Two ladies to my left leaned in excitedly as I took my seat. “I just wish Biden brought the president!” one of them, a retired nurse named Yvonne, declared. "We're so close we could literally touch them!" said her friend Carol, reaching a hand out toward the set. Then the "View" hype-man took the stage. His name was Tom Kelly, with a puppyish face and a bright purple tie. “Make sure your bags are under your seats, that’ll make you look sexier on camera,” he announced. He looked in my direction and said into the microphone: “Hey you, bigshot reporter taking notes. Make sure the notepad’s not on camera. Actually, keep taking notes, especially if it’s about how sexy I am." Then he asked a woman in the audience where she was from; “Delaware,” she said. “Biden’s state!” Tom crowed. “Did you come here on Amtrak too?”

About twenty minutes to airtime, someone cranked up the volume on the music. It was time, Tom announced, to dance. He grabbed the hands of an older woman in the front row: Rose, wearing a cobalt blue suit with red and white scarves.  Alone on stage, Rose gamely commenced swiveling her hips and raising the roof. Tom instructed several women in the front row to bring their knees together lest the cameras catch them at an unseemly angle. “No vagina-clapping at ‘The View’!” he said, opening and closing his legs to the beat of the music. I looked around to see if anyone else found this to be an astounding thing to say, but the ladies were loving it. “I’m doing Kegels right now!” Tom hollered. “Did I mention the vice president is here today?”

“WOOOOO!” said the crowd.

“That was not Joe Biden applause,” Tom said. “That was Dick Cheney applause.”

They tried again. “WOOOOOOOOO!”

 “Twenty seconds til we’re on air!” the stage manager called. And then, at last, the show began.

First, Barbara Walters teetered onto the stage in nude-colored heels and gave the room a stately little wave. Her co-hosts Whoopi Goldberg, Jenny McCarthy, and Sherri Shepherd filed in behind her. They assembled themselves around the table in front of coffee mugs bearing sketches of their faces, and began chatting about the show ahead. “This is the first time I’ve met [Biden],” McCarthy said, “and what a delightful, incredible, sweet man.”

During the commercial break, they made smalltalk with audience members. Tom collected questions for the hosts, such as “Where did Sherri get her shoes?” (Steve Madden) and “Is Whoopi doing anything special for the end of Black History Month?” (“I’m just gonna stay black.”) A long blue sofa glided in from the wings to replace the table and chairs. Tom instructed us not to give the vice president a standing ovation, because of camera angles. And then the commercial break was over and a sliding door on stage left opened and there, looking waxily genial with his immobile hair and sharp blue suit, was Joe Biden.

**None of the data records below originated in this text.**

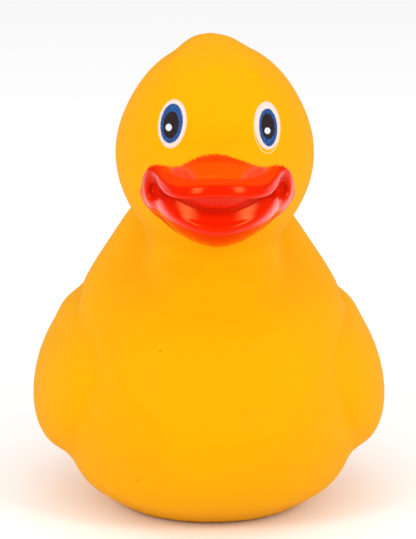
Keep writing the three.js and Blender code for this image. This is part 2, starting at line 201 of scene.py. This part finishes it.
CHEEK_PAD = ((11.9, -22.3, 72.0), (2.7, 4.8, 5.0))
CHEEK_BLEND = 2.5
MOUTH_CORNER = ((12.7, -27.2, 71.8), (0.9, 2.0, 1.5))
MOUTH_CORNER_BLEND = 1.4
LOWER_BILL_BLEND = 1
# The upper lip meets the face in a tight seam at its sides and a wide fillet above.
SEAM_BLEND = 0.5
FILLET_BLEND = 3.5
FILLET_START = 73.5
FILLET_REACH = 2.5

BASE_EDGE = 1.5
VENT_Y = 14
VENT_RADIUS = 2
VENT_DEPTH = 9


# ---- the skin as a smooth field, in millimetres: negative inside, positive outside ----


def curve(sections, z, column):
    """Smooth curve through one column of a table of sections."""
    heights, values = sections[:, 0], sections[:, column]
    last = len(heights) - 1
    before = np.maximum(np.arange(last + 1) - 1, 0)
    after = np.minimum(np.arange(last + 1) + 1, last)
    slopes = (values[after] - values[before]) / (heights[after] - heights[before])
    z = np.clip(z, heights[0], heights[-1])
    i = np.clip(np.searchsorted(heights, z) - 1, 0, last - 1)
    gap = heights[i + 1] - heights[i]
    t = (z - heights[i]) / gap
    leaving = values[i] * (2 * t**3 - 3 * t**2 + 1) + slopes[i] * gap * (t**3 - 2 * t**2 + t)
    arriving = values[i + 1] * (3 * t**2 - 2 * t**3) + slopes[i + 1] * gap * (t**3 - t**2)
    return leaving + arriving


def soft_min(a, b, reach):
    h = np.maximum(reach - np.abs(a - b), 0) / reach
    return np.minimum(a, b) - h * h * reach / 4


def soft_max(a, b, reach):
    return -soft_min(-a, -b, reach)


def soft_step(value):
    t = np.clip(value, 0, 1)
    return t * t * (3 - 2 * t)


def ellipsoid(x, y, z, shape):
    at, radii = shape
    px, py, pz = (x - at[0]) / radii[0], (y - at[1]) / radii[1], (z - at[2]) / radii[2]
    level = np.sqrt(px**2 + py**2 + pz**2)
    slope = np.sqrt((px / radii[0])**2 + (py / radii[1])**2 + (pz / radii[2])**2)
    return level * (level - 1) / np.maximum(slope, 1e-6)


def nearest_on_rod(x, y, z, a, b):
    """Nearest point of the stretch from a to b: how far along it lies, and how far away squared."""
    dx, dy, dz = b[0] - a[0], b[1] - a[1], b[2] - a[2]
    t = ((x - a[0]) * dx + (y - a[1]) * dy + (z - a[2]) * dz) / (dx * dx + dy * dy + dz * dz)
    t = np.clip(t, 0, 1)
    return t, (x - a[0] - dx * t)**2 + (y - a[1] - dy * t)**2 + (z - a[2] - dz * t)**2


def loft(sections, x, y, z):
    """An upright body of rounded sections: negative inside."""
    half, front, back = (curve(sections, z, column) for column in (1, 2, 3))
    depth = (back - front) / 2
    across = np.abs(x / half) ** SECTION_ROUNDNESS
    along = np.abs((y - (front + back) / 2) / depth) ** SECTION_ROUNDNESS
    ring = (across + along) ** (1 / SECTION_ROUNDNESS) - 1
    return ring * np.minimum(half, depth) * SECTION_SLOPE


def trunk(x, y, z):
    return soft_max(loft(TRUNK, x, y, z), z - TRUNK_TOP, TRUNK_CROWN)


def neck(x, y, z):
    return soft_max(loft(NECK, x, y, z), np.abs(z - NECK_MIDDLE) - NECK_HALF_HEIGHT, NECK_END)


def head(x, y, z):
    rise = np.where(z > HEAD_AT[2], HEAD_CROWN, HEAD_JAW)
    slim = 1 - CROWN_SLIMMING * soft_step((z - CROWN_START) / CROWN_REACH)
    return ellipsoid(x, y, z, (HEAD_AT, (HEAD_SIDE * slim, HEAD_LONG * slim, rise)))


def tail(x, y, z):
    """A row of flattened lobes that shrink as they sweep up and back."""
    root_y, root_z, root_radius = TAIL_ROOT
    tip_y, tip_z, tip_radius = TAIL_TIP
    level = None
    for i in range(TAIL_LOBES):
        t = i / (TAIL_LOBES - 1)
        radius = tip_radius + (root_radius - tip_radius) * (1 - t) ** TAIL_TAPER
        at = (0, root_y + (tip_y - root_y) * t, root_z + (tip_z - root_z) * t**TAIL_SWEEP)
        lobe = ellipsoid(x, y, z, (at, [radius * scale for scale in TAIL_LOBE_SHAPE]))
        level = lobe if level is None else soft_min(level, lobe, TAIL_LOBE_BLEND)
    return level


def wing(side, y, z):
    """A broad pad that leans outward toward its foot, with a shoulder lobe above it."""
    leaned = z + WING_LEAN * (side - WING_LEAN_AXIS)
    pad = ellipsoid(side, y, leaned, WING)
    return soft_min(pad, ellipsoid(side, y, z, WING_SHOULDER), WING_SHOULDER_BLEND)


def wing_crease(side, y, z):
    """How deep the crease is pressed in at a point."""
    deepest = 0
    for a, b in zip(WING_CREASE[:-1], WING_CREASE[1:]):
        t, away_squared = nearest_on_rod(side, y, z, a, b)
        depth = (a[3] + (b[3] - a[3]) * t) * np.exp(-away_squared / CREASE_WIDTH**2)
        deepest = np.maximum(deepest, depth)
    return deepest


def tuft(x, y, z):
    level = ellipsoid(x, y, z, TUFT_MOUND)
    for root, tip, root_radius, tip_radius in TUFT_LOCKS:
        t, away_squared = nearest_on_rod(x, y, z, root, tip)
        lock = np.sqrt(away_squared) - root_radius - (tip_radius - root_radius) * t
        level = soft_min(level, lock, LOCK_BLEND)
    return level


def bill_side(x, y):
    """Distance from the bill's own centre line."""
    return x - BILL_LEAN * np.minimum(y - BILL_LEAN_START, 0)


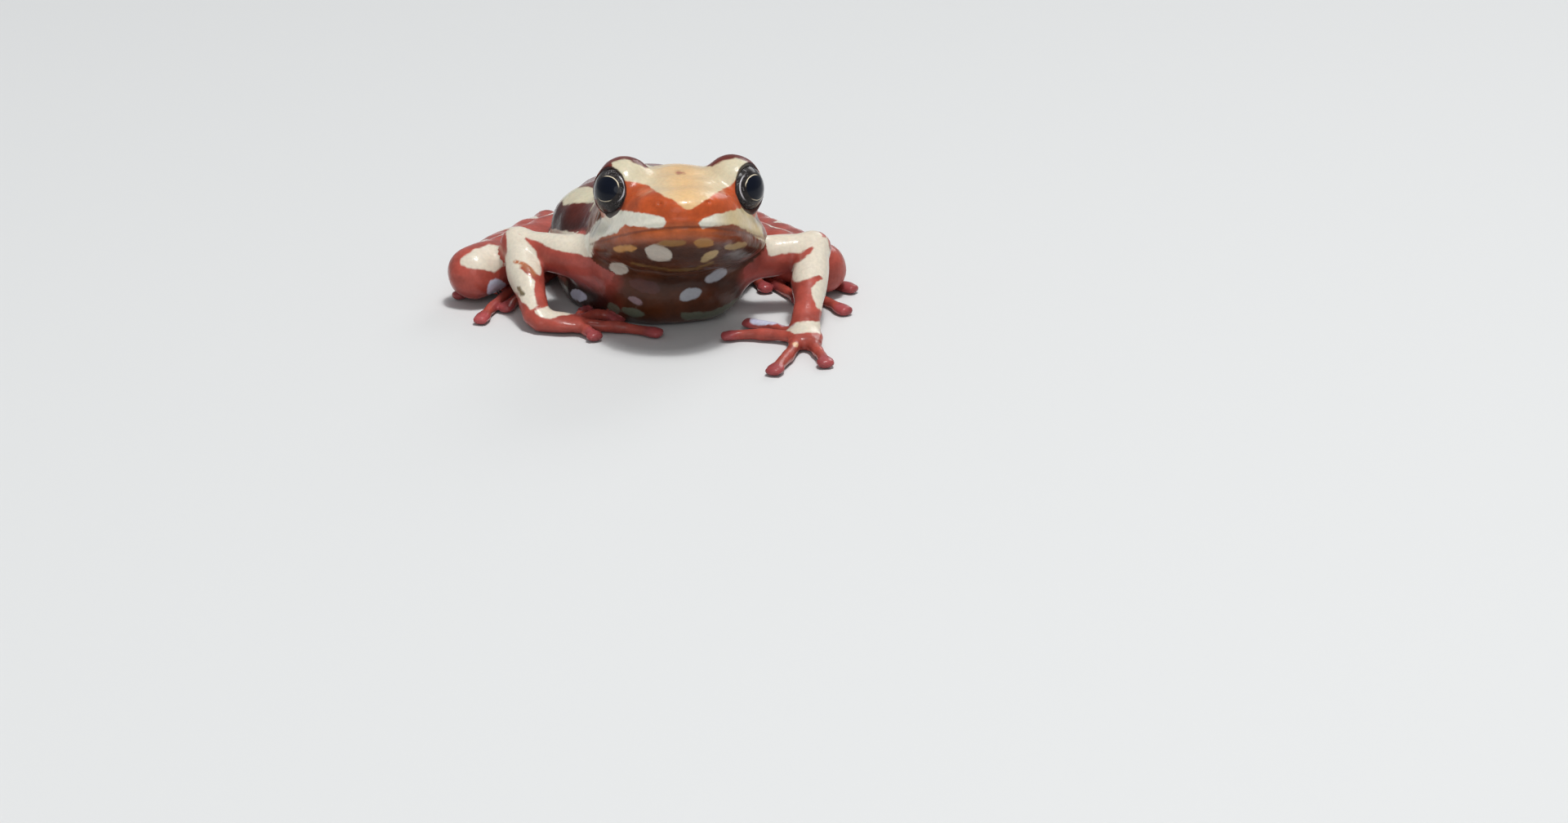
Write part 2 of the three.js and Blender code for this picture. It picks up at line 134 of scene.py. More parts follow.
LIMBS = {
    "right": {
        "upper_arm": [(-3.0, 2.3, 2.6), (-6.85, 5.7, 2.8)],
        "forearm": [(-6.85, 5.7, 2.8), (-6.75, 1.9, 0.72)],
        "palm": [(-6.6, 1.6, 0.5), (-5.0, 1.15, 0.38)],
        "finger": [
            [(-5.0, 1.6, 0.34), (-4.6, 2.5, 0.3), (-4.2, 3.3, 0.24)],
            [(-4.9, 1.5, 0.36), (-3.75, 2.0, 0.42), (-3.05, 1.5, 0.24)],
            [(-4.8, 1.05, 0.36), (-3.2, 0.45, 0.3), (-1.7, -0.55, 0.24)],
            [(-5.0, 0.9, 0.36), (-4.75, 0.25, 0.32), (-4.55, -0.4, 0.24)],
        ],
        "thigh": [(-1.5, 12.9, 1.6), (-8.8, 6.2, 1.5)],
        "shank": [(-8.8, 6.2, 1.5), (-3.8, 14.9, 0.75)],
        "tarsus": [(-3.8, 14.9, 0.75), (-4.2, 10.3, 0.42)],
        "sole": [(-4.3, 9.9, 0.36), (-5.5, 8.5, 0.32)],
        "toe": [
            [(-5.1, 9.0, 0.28), (-5.3, 8.3, 0.26), (-5.7, 7.5, 0.24)],
            [(-5.3, 8.9, 0.28), (-5.7, 7.4, 0.26), (-6.3, 6.0, 0.24)],
            [(-5.5, 8.8, 0.28), (-6.5, 6.6, 0.26), (-7.7, 4.4, 0.24)],
            [(-5.7, 8.8, 0.28), (-7.4, 6.2, 0.26), (-9.1, 3.1, 0.24)],
            [(-5.9, 9.0, 0.28), (-7.7, 8.0, 0.25), (-9.5, 6.8, 0.24)],
        ],
    },
    "left": {
        "upper_arm": [(2.2, 2.3, 2.35), (6.0, 1.95, 2.85)],
        "forearm": [(6.0, 1.95, 2.85), (4.65, -2.3, 0.75)],
        "palm": [(4.6, -2.5, 0.52), (4.25, -3.7, 0.38)],
        "finger": [
            [(4.1, -2.6, 0.36), (3.3, -1.1, 0.32), (2.5, 0.0, 0.24)],
            [(4.05, -2.9, 0.36), (2.6, -2.0, 0.34), (1.1, -1.6, 0.24)],
            [(4.0, -3.5, 0.36), (3.1, -5.2, 0.3), (2.1, -6.8, 0.24)],
            [(4.5, -3.6, 0.36), (4.6, -5.0, 0.3), (4.6, -6.3, 0.24)],
        ],
        "thigh": [(1.5, 12.8, 1.6), (6.75, 3.8, 1.32)],
        "shank": [(6.75, 3.8, 1.32), (4.9, 14.4, 0.85)],
        "tarsus": [(4.9, 14.4, 0.85), (4.0, 10.0, 0.44)],
        "sole": [(4.0, 9.6, 0.36), (4.6, 7.7, 0.32)],
        "toe": [
            [(4.3, 8.1, 0.28), (4.0, 7.1, 0.26), (3.9, 6.2, 0.24)],
            [(4.4, 7.8, 0.28), (4.3, 6.0, 0.26), (4.4, 4.5, 0.24)],
            [(4.6, 7.6, 0.28), (5.0, 5.1, 0.26), (5.6, 2.4, 0.24)],
            [(4.8, 7.6, 0.28), (5.9, 4.3, 0.26), (7.2, 0.6, 0.24)],
            [(5.0, 7.8, 0.28), (6.5, 5.8, 0.25), (8.3, 3.6, 0.24)],
        ],
    },
}

WAYS = {"right": -1, "left": 1}

# How finely the skin is divided
SKIN_CELL = 0.155
SKIN_LOW = np.array([-11.2, -8.0, -0.4])
SKIN_HIGH = np.array([10.4, 17.0, 9.0])
FAR = 3.0
SLOPE_STEP = 0.004
NOT_ZERO = 1e-9


# Small helpers
def smooth_step(low, high, value):
    share = np.clip((value - low) / (high - low), 0, 1)
    return share * share * (3 - 2 * share)


def soft_join(one, other, blend):
    overlap = np.maximum(blend - np.abs(one - other), 0) / blend
    return np.minimum(one, other) - overlap * overlap * blend * 0.25


def soft_cut(one, removed, blend):
    return -soft_join(-one, removed, blend)


def bell(value, width):
    return np.exp(-((value / width) ** 2))


def turned(axis, angle):
    return np.array(Matrix.Rotation(angle, 3, axis))


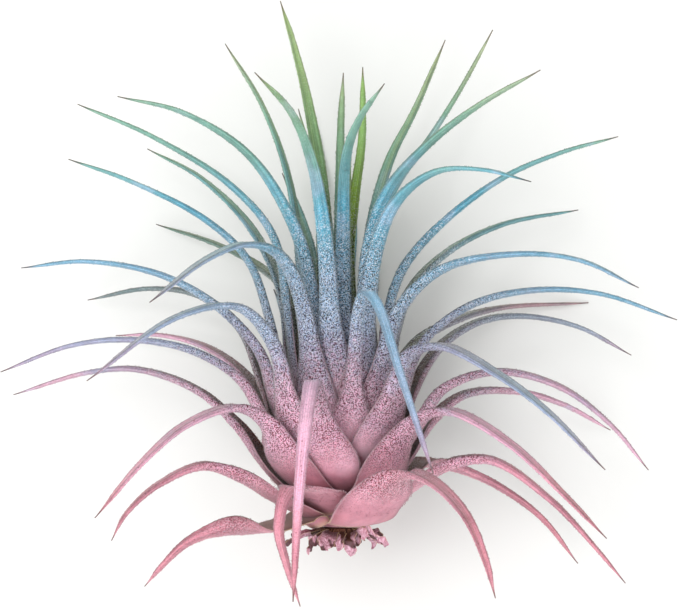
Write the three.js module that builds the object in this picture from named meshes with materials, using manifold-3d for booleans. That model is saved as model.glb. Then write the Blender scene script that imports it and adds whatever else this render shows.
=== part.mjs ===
// Sky plant: an air plant of the Tillandsia kind, lying on its side on a table.
// Units are millimetres and +Z is up. The stem lies along Y, with the growing tip towards +Y.
// A leaf's azimuth turns round the stem, from +X at 0 degrees to +Z at 90 degrees.

import * as THREE from 'three';
import { mergeVertices } from 'three/addons/utils/BufferGeometryUtils.js';
import Module from 'manifold-3d';

const wasm = await Module();
wasm.setup();

// Driving dimensions of the stem
const AXIS_HEIGHT = 26; // stem's centreline above the table
const STEM_FOOT = -0.5;
const STEM_TOP = 24;
const STEM_FOOT_RADIUS = 4.6;
const STEM_TOP_RADIUS = 1.8;
const STEM_SIDES = 16;
const STEM_FOOT_SHARE = 0.8; // flat foot's radius, as a share of the stem's widest radius
const BUD_CORE_TOP = 40; // the rolled heart of the bud, between its leaves
const BUD_CORE_RADIUS = 1.3;
const SEAT_GAP = 0.3; // clearance between a piece and what carries it

// Leaf order: each leaf stands one golden angle on from the leaf below it
const LEAF_COUNT = 53;
const BUD_LEAVES = 3; // youngest leaves, still one body with the stem
const BUD_ROOT_SHARE = 0.4; // their roots start inside the stem, at this share of its radius
const FIRST_AZIMUTH = 206;
const GOLDEN_ANGLE = 137.508;
const LOWEST_ROOT = -0.5;
const HIGHEST_ROOT = 21;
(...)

From the moment he nestled on the couch amid the ladies of “The View,” it was clear that he had won the room. Walters thanked him for bringing her a small going-away present in honor of her departure from the show. “Is it okay if I kiss the vice president to say thank you?” she asked. Biden theatrically obliged. By the time he uttered the words “congressional budget office,” the crowd was too charmed to be bored. “How many of you are single women with children?” he asked, to vigorous nodding all around. “How many of you have 28 year-old kids?” he continued. “Well, I know no one here is old enough to have a daughter who is 28." Sherri Shepherd asked if he had a particular message for women and children. “Thanks for the prompt,” he said with a wink, before launching a plea for mothers to convince their twentysomething kids to sign up through the online marketplace. Then Walters brought up 2016: “I don’t expect you to announce your decision here,” she said, “but if you want to, I wouldn’t object.” After claiming that Hillary wouldn't affect his choice, he took Barbara's hand. “If you stick around,” he said, “I will announce my decision on ‘The View.’” The room howled.

When the camera stopped rolling, Biden grasped the hands of every “View” host, one by one. He posed for a few photos, his arms around the ladies. Then he stepped down from the platform and approached the audience, doling out handshakes and kissing faces. “We love you!” declared a woman in the front row. “I accept!” Biden replied. Rose, of the cobalt blue suit, enfolded him in a crushing hug. He grinned. “Who would like to see vice president Biden run for president?!” yelled Tom, to the biggest “WOOOOOOOO” yet.

The hosts did a second interview, with the actress Kaley Cuoco of “The Big Bang Theory”—though her sweet, perky charisma was, alas, largely overshadowed by her predecessor. And then the audience filed out at last. “What an engaging guy!” exclaimed Yvonne. “Biden is so great!” said Patty and Lori of New Jersey, standing on the sidewalk outside. Rose, meanwhile, was still reeling. She had waited for hours in the stand-by line that morning just to see the vice president. “I got a hug from him,” she marveled after the show. “I’ll never wash this suit.” It was her fifth time in the “View” studio audience. “I just love the spirit of it,” she said. “I think Biden is my favorite guest of all time.”